The new approach represents a potential alternative to the conventional surgical treatment, which uses a nerve "autograft" taken from the leg or other part of the body to repair the injured nerves. Researchers are trying to develop artificial scaffolds to replace the autografts because removing the donor nerve causes a lack of sensation in the portion of the body where it was removed.
"The autograft is the lesser of two evils because you have to sacrifice a healthy nerve to repair a damaged segment," said Li, who led the research.
New findings were published online in December and this month in the print edition of the journal Langmuir . The paper was written by Li, biomedical engineering doctoral student Todd A. Rickett and Shi. Rickett also is attending the Indiana University School of Medicine in an MD-Ph.D. program.
Researchers from Cornell University published similar findings online Feb. 9 in the journal Soft Matter . Those findings focused on using the technique to create vascular networks for providing blood and nutrients to tissues and grafts.
The synthetic scaffold resembles the structural assembly of natural nerves, which are made of thousands of small tubes bundled together. These tubes act as sheaths that house the conducting elements of the nerve cell.
The first step in making the tubes is to spin sugar fibers from melted sucrose.
"It's basically like making cotton candy," Li said.

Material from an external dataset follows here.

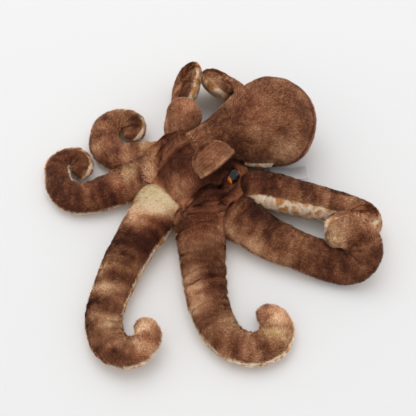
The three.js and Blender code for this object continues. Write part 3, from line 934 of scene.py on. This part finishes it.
share = np.concatenate([
    np.linspace(0.0, BULB_SHARE, 100, endpoint=False),
    BULB_SHARE + (1 - BULB_SHARE) * np.sin(np.linspace(0, math.pi / 2, 51))[:-1],
])
mantle_angles = turns(MANTLE_COLUMNS)
radius = mantle_radius(share) - PILE_DEPTH
radius[-1] = max(radius[-1], 1.0)
ring = np.stack([-np.cos(mantle_angles), 0 * mantle_angles, np.sin(mantle_angles)], 1)
mantle_grid = mantle_middle(share)[:, None] + np.maximum(radius, 1.0)[:, None, None] * ring[None]
flat = mantle_grid.reshape(-1, 3)
push = 0.9 * ripple(flat, 34, MANTLE_SEED + 4) + 0.3 * ripple(flat, 12, MANTLE_SEED + 5)
push -= 2.0 * bump(mantle_seam(flat), 1.5)
push += 3.5 * mantle_gusset(flat)
neck_gather = bump(flat[:, 1] - 4, 14)
push -= 0.8 * neck_gather * (0.5 + 0.5 * np.cos(np.arctan2(flat[:, 2] - 50, flat[:, 0]) * 11)) ** 2
mantle_grid = pushed(mantle_grid, grid_normals(mantle_grid), push)
mantle = sew("mantle_cloth", mantle_grid, cloth_marks(mantle_grid, mantle_dye), PLUSH)
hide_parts("mantle")


def in_mantle(points, clear):
    share = (points[:, 1] - NECK_Y) / (MANTLE_END - NECK_Y)
    off = points - mantle_middle(np.clip(share, 0, 1))
    reach = mantle_radius(share) - PILE_DEPTH - clear
    return (share > 0) & (share < 1) & (np.hypot(off[:, 0], off[:, 2]) < reach)


coats.append(dict(
    name="mantle_pile", grid=mantle_grid, normal=grid_normals(mantle_grid),
    colouring=lambda row, column, points: mantle_dye(points),
    unwrap=lambda row, column: (row / MANTLE_ROWS, column / MANTLE_COLUMNS),
    edge=None, holds=in_mantle, density=2.0, length=2.3, width=0.55,
    slot="brown_plush", lie=(0.15, 1.0, -0.25)))

# ------ pile
# The pile of the plush: short strands standing thick on the cloth and brushed one way on each
# piece, longer and frayed where two cloths are sewn edge to edge.

PATCH = 0.003             # size of a strand's patch on the unwrapped cloth
BURIED = 0.8              # strands this near to the table or this far inside a piece are left out
STRAND_LEAN = 42.0        # degrees from upright at the root, and how much more at the tip
TIP_LEAN = 22.0
STRAND_BEND = 0.55        # the share of its length at which a strand bends
STRAND_SHAPE = np.array([(0, 0), (1, 0), (0.1, STRAND_BEND), (0.9, STRAND_BEND), (0.5, 1)])
STRAND_FACES = np.array([(0, 1, 3), (0, 3, 2), (2, 3, 4)])


def grow(coat, seed):
    """The pile of one piece, all its strands in one mesh."""
    rng = np.random.default_rng(seed)
    grid, normals = coat["grid"], coat["normal"]
    columns = grid.shape[1]
    nexts = np.roll(grid, -1, axis=1)
    across = np.linalg.norm(nexts - grid, axis=2)
    down = np.linalg.norm(grid[1:] - grid[:-1], axis=2)
    area = down * (across[:-1] + across[1:]) / 2
    count = np.floor(area * coat["density"] + rng.random(area.shape)).astype(int)
    cell = np.repeat(np.arange(area.size), count.reshape(-1))
    row, column = cell // columns, cell % columns
    u, v = rng.random(len(cell)), rng.random(len(cell))

    def between(values):
        wrapped = np.roll(values, -1, axis=1)
        right, down = u[:, None], v[:, None]
        above = values[row, column] * (1 - right) + wrapped[row, column] * right
        below = values[row + 1, column] * (1 - right) + wrapped[row + 1, column] * right
        return above * (1 - down) + below * down

    root = between(grid)
    normal = unit(between(normals))
    along = between(np.gradient(grid, axis=0))
    row_at, column_at = row + v, column + u

    buried = np.zeros(len(root), bool)
    for other in coats:
        if other is not coat:
            buried |= other["holds"](root, BURIED)
    buried |= root[:, 2] < BURIED
    root, normal, along, row_at, column_at = (
        values[~buried] for values in (root, normal, along, row_at, column_at))
    count = len(root)

    aim = along if coat["lie"] is None else np.broadcast_to(coat["lie"], along.shape)
    lie = unit(aim - normal * (aim * normal).sum(axis=1, keepdims=True))
    yaw = 0.5 * ripple(root, 13, seed + 1) + rng.normal(0, 0.28, count)
    turned = np.cross(normal, lie)
    lie = lie * np.cos(yaw)[:, None] + turned * np.sin(yaw)[:, None]
    lean = np.radians(STRAND_LEAN + 10 * ripple(root, 7, seed + 2) + rng.normal(0, 8, count))
    length = coat["length"] * rng.uniform(0.75, 1.15, count)
    if coat["edge"] is not None:
        frayed = bump(coat["edge"](row_at, column_at), 1.1)
        lean *= 1 - 0.5 * frayed
        length *= 1 + 0.35 * frayed
    tip_lean = lean + math.radians(TIP_LEAN)
    first = normal * np.cos(lean)[:, None] + lie * np.sin(lean)[:, None]
    second = normal * np.cos(tip_lean)[:, None] + lie * np.sin(tip_lean)[:, None]
    twist = rng.normal(0, 0.5, count)
    flank = unit(np.cross(first, normal))
    flank = flank * np.cos(twist)[:, None] + np.cross(first, flank) * np.sin(twist)[:, None]
    half_width = (coat["width"] * rng.uniform(0.8, 1.2, count) / 2)[:, None]
    middle = root + first * (length * STRAND_BEND)[:, None]
    tip = middle + second * (length * (1 - STRAND_BEND))[:, None]
    base = root - normal * 0.25
    points = np.stack([base - flank * half_width, base + flank * half_width,
                       middle - flank * half_width * 0.8, middle + flank * half_width * 0.8, tip], 1)
    points[:, :, 2] = np.maximum(points[:, :, 2], 0.15)

    mesh = bpy.data.meshes.new(coat["name"])
    faces = (np.arange(count)[:, None, None] * 5 + STRAND_FACES[None]).reshape(-1, 3)
    mesh.vertices.add(count * 5)
    mesh.vertices.foreach_set("co", to_scene(points.reshape(-1, 3)).astype(np.float32).reshape(-1))
    mesh.loops.add(len(faces) * 3)
    mesh.loops.foreach_set("vertex_index", faces.astype(np.int32).reshape(-1))
    mesh.polygons.add(len(faces))
    mesh.polygons.foreach_set("loop_start", np.arange(0, len(faces) * 3, 3, dtype=np.int32))
    mesh.update()
    tone, tint, belly = coat["colouring"](row_at, column_at, root)
    marks = dict(tone=tone, tint=tint, belly=belly, strand=rng.random(count))
    for mark, values in marks.items():
        write_mark(mesh, mark, np.repeat(values, 5))
    # rise, which the plush finish turns into painted shade at the roots and painted sheen at the tips.
    write_mark(mesh, "rise", np.tile([0, 0, 0.6, 0.6, 1], count))
    u_at, v_at = coat["unwrap"](row_at, column_at)
    home = np.stack([np.clip(u_at, 0, 1), np.clip(v_at, 0, 1)], 1) * (1 - 2 * PATCH)
    patch = home[:, None] + STRAND_SHAPE[None] * PATCH + PATCH / 2
    corners = patch.reshape(-1, 2)[faces.reshape(-1)]
    mesh.uv_layers.new(name="OFBake").data.foreach_set("uv", corners.astype(np.float32).reshape(-1))
    facing = unit(normal * 0.8 + first * 0.35)
    mesh.shade_smooth()
    mesh.normals_split_custom_set_from_vertices(np.repeat(facing, 5, axis=0).tolist())
    mesh.materials.append(PILE)
    piece = put(coat["name"], mesh)
    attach(piece, "root")


for number, coat in enumerate(coats):
    grow(coat, 900 + 10 * number)

# ------ eyes
# Domed safety eyes of clear acrylic over a painted disc: an amber iris crossed by a broad
# upright black pupil. Each has a stem through the cloth, held by a washer inside.

EYE_PLACE = (37.3, 12.5, 39.0)
EYE_AZIMUTH = 17.0
EYE_ELEVATION = 10.0
EYE_RADIUS = 8.0
EYE_DOME = 4.6
EYE_COLUMNS = 64


def eye_finish():
    finish = Finish("eye_acrylic")
    across = finish.mark("across")
    iris = finish.ramp(finish.mark("out"), [
        (0.0, (255, 170, 30)),
        (0.75, (246, 128, 10)),
        (0.93, (170, 70, 5)),
        (1.0, (20, 10, 6)),
    ])
    bar = finish.ramp(across, [(0.0, (0, 0, 0)), (0.60, (0, 0, 0)), (0.64, (255, 255, 255))])
    colour = finish.mix(bar, shade(12, 13, 15), iris)
    finish.set("Base Color", colour)
    finish.set("Roughness", 0.12)
    finish.set("Specular IOR Level", 0.2)
    finish.set("Coat Weight", 1.0)
    finish.set("Coat Roughness", 0.03)
    finish.set("Coat IOR", 1.35)
    return finish.material


EYE_ACRYLIC = eye_finish()


def make_eye(side):
    mirror = 1 if side == "left" else -1
    azimuth, elevation = math.radians(EYE_AZIMUTH), math.radians(EYE_ELEVATION)
    facing = np.array([math.cos(elevation) * math.cos(azimuth), math.cos(elevation) * math.sin(azimuth),
                       math.sin(elevation)]) * (mirror, 1, 1)
    level = unit(np.cross((0, 0, 1), facing))
    upright = np.cross(facing, level)
    sphere = (EYE_RADIUS ** 2 + EYE_DOME ** 2) / (2 * EYE_DOME)
    widest = math.asin(EYE_RADIUS / sphere)
    polar = np.linspace(0.01, widest, 24)
    profile = [(sphere * math.sin(a), sphere * math.cos(a) - (sphere - EYE_DOME)) for a in polar]
    profile += [(EYE_RADIUS * 0.99, -0.5), (EYE_RADIUS * 0.9, -0.9), (EYE_RADIUS * 0.7, -3.2)]
    turn = turns(EYE_COLUMNS)
    place = np.array(EYE_PLACE) * (mirror, 1, 1)
    ring = level * np.cos(turn)[:, None] + upright * np.sin(turn)[:, None]
    off = np.array([facing * y + ring * r for r, y in profile])
    grid = place + off
    across = np.abs(off @ level) / EYE_RADIUS
    out = np.linalg.norm(off - (off @ facing)[:, :, None] * facing, axis=2) / EYE_RADIUS
    piece = sew(f"eye_{side}_dome", grid, dict(across=across, out=out), EYE_ACRYLIC)
    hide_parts(f"eye_{side}")


for side in ("left", "right"):
    make_eye(side)

# ------ label
# A blank satin ribbon sewn in under the mantle on the left, lying over the hollow there.

LABEL_LENGTH = 34.0
LABEL_WIDTH = 24.0
LABEL_THICKNESS = 0.5
LABEL_SAG = 2.4
LABEL_PLACE = (31.0, 53.0, 14.0)
LABEL_TILT = -28.0
LABEL_HEADING = 62.0


def make_label():
    lengths = np.linspace(0, LABEL_LENGTH, 41)
    widths = np.linspace(-LABEL_WIDTH / 2, LABEL_WIDTH / 2, 25)
    tilt, heading = math.radians(LABEL_TILT), math.radians(LABEL_HEADING)
    x, y = np.meshgrid(lengths, widths, indexing="ij")
    sag = 0.5 * np.sin(x / 5 + y / 6) - LABEL_SAG * np.sin(math.pi * x / LABEL_LENGTH)
    points = []
    for half in (LABEL_THICKNESS / 2, -LABEL_THICKNESS / 2):
        z = half + sag
        out, up = y * math.cos(tilt) - z * math.sin(tilt), y * math.sin(tilt) + z * math.cos(tilt)
        points.append(np.stack([x * math.cos(heading) - out * math.sin(heading),
                                x * math.sin(heading) + out * math.cos(heading), up], 2).reshape(-1, 3))
    points = np.vstack(points) + LABEL_PLACE
    rows, columns = len(lengths), len(widths)
    index = np.arange(rows * columns).reshape(rows, columns)
    top = np.stack([index[:-1, :-1], index[1:, :-1], index[1:, 1:], index[:-1, 1:]], 2).reshape(-1, 4)
    below = (top + rows * columns)[:, ::-1]
    rim = np.concatenate([index[0], index[1:, -1], index[-1, -2::-1], index[-2:0:-1, 0]])
    after = np.roll(rim, -1)
    sides = np.stack([rim, after, after + rows * columns, rim + rows * columns], 1)
    mesh = bpy.data.meshes.new("label_ribbon")
    faces = top.tolist() + below.tolist() + sides.tolist()
    mesh.from_pydata(to_scene(points).tolist(), [], faces)
    mesh.validate()
    mesh.shade_smooth()
    finish = Finish("label_satin")
    place = finish.node("ShaderNodeTexCoord").outputs["Object"]
    weave = finish.node("ShaderNodeTexWave", wave_type="BANDS")
    weave.inputs["Scale"].default_value = 900
    weave.inputs["Distortion"].default_value = 1.5
    finish.join(place, weave.inputs["Vector"])
    threads = [(0.0, (186, 184, 188)), (1.0, (250, 248, 248))]
    colour = finish.ramp(weave.outputs["Fac"], threads)
    finish.set("Base Color", colour)
    finish.set("Roughness", 0.4)
    finish.set("Sheen Weight", 0.3)
    mesh.materials.append(finish.material)
    piece = put("label_ribbon", mesh)
    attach(piece, "root")
    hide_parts("label")


make_label()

The sugar filaments were coated with a polymer called poly L-lactic acid. After the filaments were dissolved, hollow tubes of the polymer remained. The researchers then grew nerve-insulating cells called Schwann cells on these polymer tubes. These cells automatically aligned lengthwise along the tubes, as did nerve cells grown on top of the Schwann cells.
This alignment is critical for the fast growth of nerves, Shi said.
Nerve cells grew not only inside the hollow tubes but also around the outside of the tubes.